Natural Extract Versus Synthetic: What Smells Most “Luxury”?
“Real” vanilla extract isn’t just vanillin; it carries a bouquet of companion molecules—vanillic acid, p-hydroxybenzaldehyde, minor phenolics—that add depth and reduce the blunt sweetness that can betray cheaper scents. Synthetic vanillin still works, but the single-note profile risks reading “bakery” rather than “boutique”. In a car, complexity equals class. Choose products labelled “pure vanilla extract” for the most nuanced finish, and avoid sugary syrups that can leave residue.
| Option | Composition | Aroma Character | Longevity | Residue Risk | Cost |
|---|---|---|---|---|---|
| Pure Vanilla Extract | Vanilla pod compounds in ethanol/water | Complex, warm, rounded | Good | Low (if unsweetened) | ££ |
| Imitation Vanilla Essence | Artificial flavour blend | Sweet, simpler | Moderate | Low–Moderate | £ |
| Vanillin Crystals | Single compound | Strong, linear | Good | Low | £ to ££ |
For the most “luxury” vibe, complexity matters as much as strength. A measured whisper of real extract beats an aggressive synthetic blast.
How To Make a Vanilla Extract Wipe That Actually Works
Start clean: vacuum seats and mats, wipe hard surfaces with a neutral interior cleaner, and crack the windows for five minutes. Then mix your scent solution. In a small spray bottle, combine 200 ml distilled water with 1 teaspoon of pure vanilla extract. If you want a quicker dry, add a teaspoon of vodka or 70% isopropyl alcohol. Test on a hidden area first—especially on leather, piano black plastics, and Alcantara. You want fragrance, not shine or staining.
Lightly mist a microfibre cloth (never soak the cloth or the surface). Wipe door cards, glovebox fronts, centre console sides, and the plastic frames around vents. Avoid touchscreens and perforated leather. For a subtle HVAC boost, dab a drop of solution on a cotton pad and place it near the cabin intake with the fan on low for two minutes, then remove. Restraint is the difference between refined and cloying.
Finish by closing the doors for ten minutes to let the aroma settle, then drive with gentle airflow. If you can smell vanilla loudly, you’ve used too much; buff surfaces with a dry cloth to dial it down.

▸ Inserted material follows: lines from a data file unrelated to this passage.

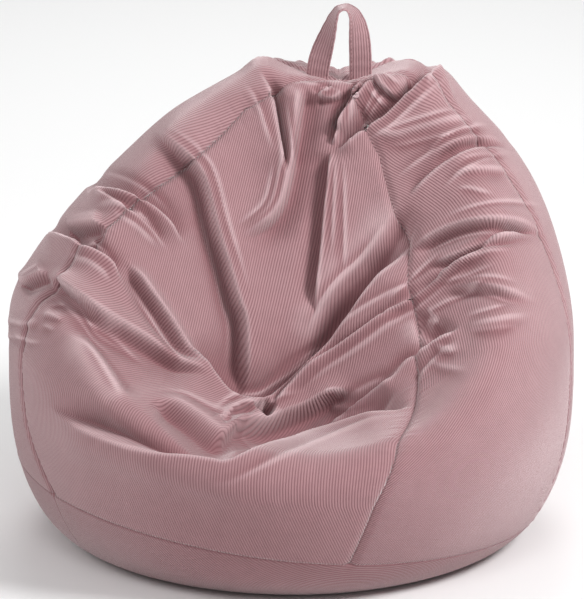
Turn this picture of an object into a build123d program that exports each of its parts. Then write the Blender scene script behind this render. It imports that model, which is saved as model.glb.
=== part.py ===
"""Bean bag chair: a six-gore corduroy cover on a round base, an inner liner full of beads,
a carry handle at the top and a zip fastener down the rear seam. Millimetres, +Z up, the
sitter faces -Y, and the origin is the middle of the footprint on the floor."""

import os
from math import atan, cos, degrees, radians, sin, sqrt

from build123d import *

# ---- Driving dimensions ------------------------------------------------------------------

# The filled bag without its seat: height, half width, sideways lean, front edge (y).
BAG_SECTIONS = [
    (0, 335, 0, -330),
    (20, 375, 0, -369),
    (50, 401, 0, -396),
    (85, 419, 0, -413),
    (150, 438, 0, -431),
    (240, 446, 0, -432),
    (320, 446, 0, -392),
    (400, 427, 6, -300),
    (480, 378, 26, -185),
    (560, 312, 45, -72),
    (630, 234, 62, 28),
    (675, 172, 72, 96),
    (700, 112, 76, 146),
]
FOOT_BACK = 330
LOW_BACK = 369
APEX = Vector(76, 212, 700)

# Above its rolled-under foot the rear profile is one arc, so that the zip can run along it.
REAR_RADIUS = 680
REAR_CENTRE_Y = -246
REAR_CENTRE_Z = 282

# The seat is a funnel: the point it narrows to, its opening angle and the fold at its bottom.
SEAT_LOW = Vector(0, -130, 205)
SEAT_HALF_ANGLE = 54.5
SEAT_LEAN = 25
SEAT_FOLD_RADIUS = 120
SEAT_REACH = 900
RIM_RADIUS = 45

# Layers from the outside in, as distances below the outer face.
COVER_THICKNESS = 2.5
LINER_OUTER = 14.4
LINER_THICKNESS = 0.8
FILL_OUTER = 15.8
LAYER_CENTRE = Vector(0, 30, 300)
LAYER_RADIUS = 430

# Seams: their bearings from the front, in degrees to the right, at each of the seam heights.
BASE_SEAM_Z = 85
BASE_SEAM_TILT = 6.3
SEAM_HEIGHTS = (-200, 250, 320, 430, 530, 620, 700, 1000)
FRONT_LEFT_SEAM = (303, 295, 294, 296, 295, 292, 292, 292)
FRONT_RIGHT_SEAM = (11, 16, 33, 42, 44, 36, 28, 28)
RIGHT_SEAM = (70,) * len(SEAM_HEIGHTS)
REAR_RIGHT_SEAM = (125,) * len(SEAM_HEIGHTS)
REAR_SEAM = (180,) * len(SEAM_HEIGHTS)
REAR_LEFT_SEAM = (248,) * len(SEAM_HEIGHTS)
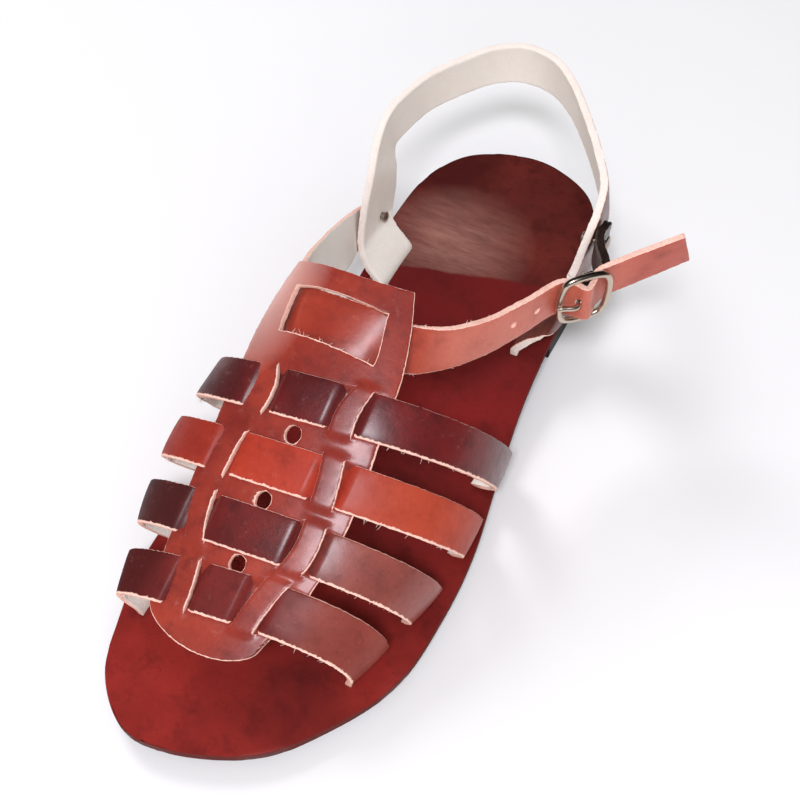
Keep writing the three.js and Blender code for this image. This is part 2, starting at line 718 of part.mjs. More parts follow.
// Rivet across two layers, its axis square to the side of the shoe
function rivetSolid(flip, y, z, inner, outer) {
  const lay = (radius, rim, from, to) => toSolid(
    new THREE.CylinderGeometry(rim, radius, to - from, 14).rotateZ(-Math.PI / 2)
      .translate((from + to) / 2, 0, 0));
  const shank = lay(rivetRadius, rivetRadius, inner - rivetCap, outer + rivetCap);
  const head = lay(rivetHead, rivetHead * 0.72, outer, outer + rivetCap);
  const tailEnd = lay(rivetHead * 0.6, rivetHead * 0.8, inner - rivetCap, inner);
  const whole = shank.add(head).add(tailEnd);
  const geometry = toGeometry(whole);
  if (flip < 0) {
    geometry.rotateZ(Math.PI);
  }
  return toSolid(geometry.translate(0, y, z));
}

function rivetHole(y, z) {
  const radius = rivetRadius + clearance;
  return (from, to) => toSolid(
    new THREE.CylinderGeometry(radius, radius, to - from, 16).rotateZ(Math.PI / 2)
      .translate((from + to) / 2, y, z));
}

function heelLiftSolid() {
  const start = yAt(heelBreast);
  const end = soleLength / 2 + 2;
  const profile = [new THREE.Vector2(start, 0), new THREE.Vector2(end, 0)];
  for (let k = 0; k <= 10; k += 1) {
    const y = THREE.MathUtils.lerp(end, start, k / 10);
    profile.push(new THREE.Vector2(y, soleRise(y) - clearance));
  }
  return uprightPrism(soleOutline(outsoleInset), -5, 40).intersect(sideSlab(profile));
}

function insoleWithSlots() {
  const slots = [slingSlot(slingRows[0]), slingSlot(slingRows.at(-1))];
  return slots.reduce((solid, slot) => solid.subtract(slot), insoleSolid());
}

const leather = (color) => new THREE.MeshStandardMaterial({ color, roughness: 0.4, metalness: 0 });
const metal = (color) => new THREE.MeshStandardMaterial({ color, roughness: 0.3, metalness: 1 });

function piece(name, solid, material) {
  const mesh = new THREE.Mesh(toGeometry(solid), material);
  mesh.name = name;
  return mesh;
}

// Rivets: the medial one holds the ankle strap, the lateral one the billet
const medialFace = 0.41 * ballWidth;
const lateralFace = 0.437 * ballWidth;
const medialSpot = { y: yAt(0.753), z: insoleTop + 0.255 * instepHeight };
const lateralSpot = { y: yAt(0.768), z: insoleTop + 0.535 * instepHeight };
const medialInner = medialFace - slingThickness / 2 - 2.6 * clearance;
const medialOuter = 0.448 * ballWidth + ankleThickness / 2 + clearance;
const lateralInner = lateralFace - slingThickness / 2 - 2 * clearance;
const lateralOuter = 0.441 * ballWidth + slingThickness / 2 + 3 * clearance + 2 * billetThickness;
const medialHole = rivetHole(medialSpot.y, medialSpot.z)(-cutReach, 0);
const lateralHole = rivetHole(lateralSpot.y, lateralSpot.z)(0, cutReach);

const shoe = new THREE.Group();
const black = leather(0x1b1513);
const red = leather(0x9c3328);
shoe.add(piece('outsole', soleLayer(outsoleInset, 0, outsoleThickness), black));
shoe.add(piece('heel_lift', heelLiftSolid(), black));
shoe.add(piece('insole', insoleWithSlots(), leather(0x7a2320)));
shoe.add(piece('upper', upperSolid(), red));
shoe.add(piece('ankle_strap', ankleSolid().subtract(medialHole), red));
shoe.add(piece('heel_strap', slingSolid().subtract(medialHole).subtract(lateralHole), red));
shoe.add(piece('buckle_billet', billetSolid().subtract(lateralHole), black));
shoe.add(piece('buckle_frame', frameSolid(), metal(0xb9a894)));
shoe.add(piece('buckle_prong', prongSolid(), metal(0xb9a894)));
shoe.add(piece('rivet_medial',
  rivetSolid(-1, medialSpot.y, medialSpot.z, medialInner, medialOuter), metal(0xb9a894)));
shoe.add(piece('rivet_lateral',
  rivetSolid(1, lateralSpot.y, lateralSpot.z, lateralInner, lateralOuter), metal(0xb9a894)));

// The origin is the middle of the footprint, on the floor
const bounds = new THREE.Box3().setFromObject(shoe);
const middle = bounds.getCenter(new THREE.Vector3());
for (const mesh of shoe.children) {
  mesh.geometry.translate(-middle.x, -middle.y, -bounds.min.z);
}

export default shoe;
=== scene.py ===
import bisect
import math
import random

import bmesh
import bpy
from mathutils import Matrix, Vector


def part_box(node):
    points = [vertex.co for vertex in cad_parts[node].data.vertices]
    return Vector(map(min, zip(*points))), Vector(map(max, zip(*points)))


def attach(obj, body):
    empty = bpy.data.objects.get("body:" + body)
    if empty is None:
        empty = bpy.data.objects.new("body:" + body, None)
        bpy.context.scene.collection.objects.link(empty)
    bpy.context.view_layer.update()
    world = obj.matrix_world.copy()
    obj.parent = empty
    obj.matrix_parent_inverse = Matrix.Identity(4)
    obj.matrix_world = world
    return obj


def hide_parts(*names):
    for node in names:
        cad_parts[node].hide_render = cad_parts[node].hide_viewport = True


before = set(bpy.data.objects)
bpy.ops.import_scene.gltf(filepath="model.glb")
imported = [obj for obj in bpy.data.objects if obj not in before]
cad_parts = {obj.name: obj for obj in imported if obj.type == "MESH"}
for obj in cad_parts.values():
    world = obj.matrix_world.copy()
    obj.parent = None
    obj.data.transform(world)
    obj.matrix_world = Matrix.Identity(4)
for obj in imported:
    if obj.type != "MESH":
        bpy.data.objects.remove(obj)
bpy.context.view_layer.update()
scene = bpy.context.scene

# Shared sizes in millimetres, toe at -Y, heel at +Y, outer side of the foot at +X
sizes = {
    "soleLength": 257.0,
    "ballWidth": 92.0,
    "insole": 3.2,
    "outsole": 3.0,
    "gap": 0.3,
    "heelHeight": 8.0,
    "toeSpring": 1.5,
    "instepHeight": 74.4,
    "strapWidth": 13.5,
    "weaveDepth": 0.95,
    "barWidth": 6.6,
    "stampRadius": 2.4,
}
insoleBase = sizes["outsole"] + sizes["gap"]
insoleTop = insoleBase + sizes["insole"]
ballWidth = sizes["ballWidth"]
waist = (0.448, 0.727)
toeEnd = 0.12


# Rows of a table, each a dictionary under the names of its columns
def table(columns, *rows):
    return [dict(zip(columns.split(), row)) for row in rows]


# Outline of the insole: shares of sole length and of ball width
soleRows = table(
    "along medial lateral",
    (0.003, -0.19, -0.045), (0.045, -0.34, 0.225), (0.1, -0.405, 0.365), (0.185, -0.466, 0.5),
    (0.285, -0.471, 0.532), (0.37, -0.47, 0.524), (0.48, -0.426, 0.474), (0.585, -0.386, 0.433),
    (0.69, -0.385, 0.418), (0.795, -0.41, 0.415), (0.895, -0.392, 0.362), (0.962, -0.292, 0.262),
    (0.996, -0.09, 0.075),
)

# Sections of the foot space under the straps, and its low bulge on each side in millimetres
archRows = table(
    "along height ridge medial lateral",
    (0.063, 0.18, -0.025, -0.33, 0.24),
    (0.16, 0.305, -0.038, -0.425, 0.372),
    (0.238, 0.43, -0.052, -0.5, 0.437),
    (0.316, 0.562, -0.064, -0.54, 0.487),
    (0.393, 0.7, -0.075, -0.525, 0.492),
    (0.491, 0.842, -0.085, -0.505, 0.475),
    (0.588, 0.965, -0.093, -0.46, 0.45),
)
archPower = 2.2
medialBelly = 12.0
lateralBelly = 6.0


def clamp(value, low=0.0, high=1.0):
    return max(low, min(high, value))


def smooth(low, high, value):
    t = clamp((value - low) / (high - low))
    return t * t * (3 - 2 * t)


def mix(a, b, t):
    return a + (b - a) * t


def yAt(along):
    return (along - 0.5) * sizes["soleLength"]


def alongAt(y):
    return y / sizes["soleLength"] + 0.5


def soleRise(y):
    along = alongAt(y)
    toe = max(0.0, 1 - along / toeEnd)
    return sizes["heelHeight"] * smooth(*waist, along) + sizes["toeSpring"] * toe * toe


def readColumn(rows, column, along):
    k = 1
    while k < len(rows) - 1 and rows[k]["along"] < along:
        k += 1

    def slope(i):
        before = rows[max(0, i - 1)]
        after = rows[min(len(rows) - 1, i + 1)]
        return (after[column] - before[column]) / (after["along"] - before["along"])

    a, b = rows[k - 1], rows[k]
    span = b["along"] - a["along"]
    t = (along - a["along"]) / span
    s = clamp(t)
    inside = (1 + 2 * s) * (1 - s) ** 2 * a[column] + s * (1 - s) ** 2 * span * slope(k - 1)
    inside += s * s * (3 - 2 * s) * b[column] + s * s * (s - 1) * span * slope(k)
    return inside + (t - s) * span * slope(k if t > 1 else k - 1)


def archSection(y):
    share = {key: readColumn(archRows, key, alongAt(y)) for key in archRows[0] if key != "along"}
    section = {key: ballWidth * share[key] for key in ("ridge", "medial", "lateral")}
    return {"top": insoleTop + sizes["instepHeight"] * share["height"], **section}


# Reach of the foot space on one side, and the height of its bulge there
def flank(section, outward):
    return (section["lateral"], lateralBelly) if outward else (section["medial"], medialBelly)


def archHeight(x, y):
    section = archSection(y)
    edge, belly = flank(section, x > section["ridge"])
    share = min((x - section["ridge"]) / (edge - section["ridge"]), 0.999)
    return mix(insoleTop + belly, section["top"], (1 - share ** archPower) ** (1 / archPower))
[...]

Keeping The Scent Luxurious, Not Sugary
The trick isn’t just scenting; it’s removing the source of stale air. Replace a tired cabin filter (consider an activated carbon version), dry damp footwells thoroughly, and park with windows cracked briefly after rainy journeys. A pinch of bicarbonate of soda under mats can help absorb persistent mustiness. Then the vanilla can do its best work. Clean first, then scent—never the other way round.
To sustain the effect, top up weekly with a single wipe, not a re-spray. In summer heat, the aroma will project more and last less; in cooler months, it reads deeper and lingers. If you crave extra sophistication, layer lightly over a cedar or leather-safe interior spray to add backbone, keeping vanilla as the soft-focus lens. Luxury is a quiet, well-judged presence, not a chorus.
There’s a reason estate agents bake and luxury boutiques diffuse: the right scent edits our perception faster than any polish. In cars, vanillin does the heavy lifting with remarkable grace, adding warmth while muting the chaos of daily life. Keep it clean, keep it light, and choose a pure extract to avoid sticky sweetness. A tiny dose on the right surfaces can make even a runabout feel like a chauffeur’s special. How will you tailor your own vanilla ritual—pure extract alone, or a gentle blend that turns your cabin into a signature space?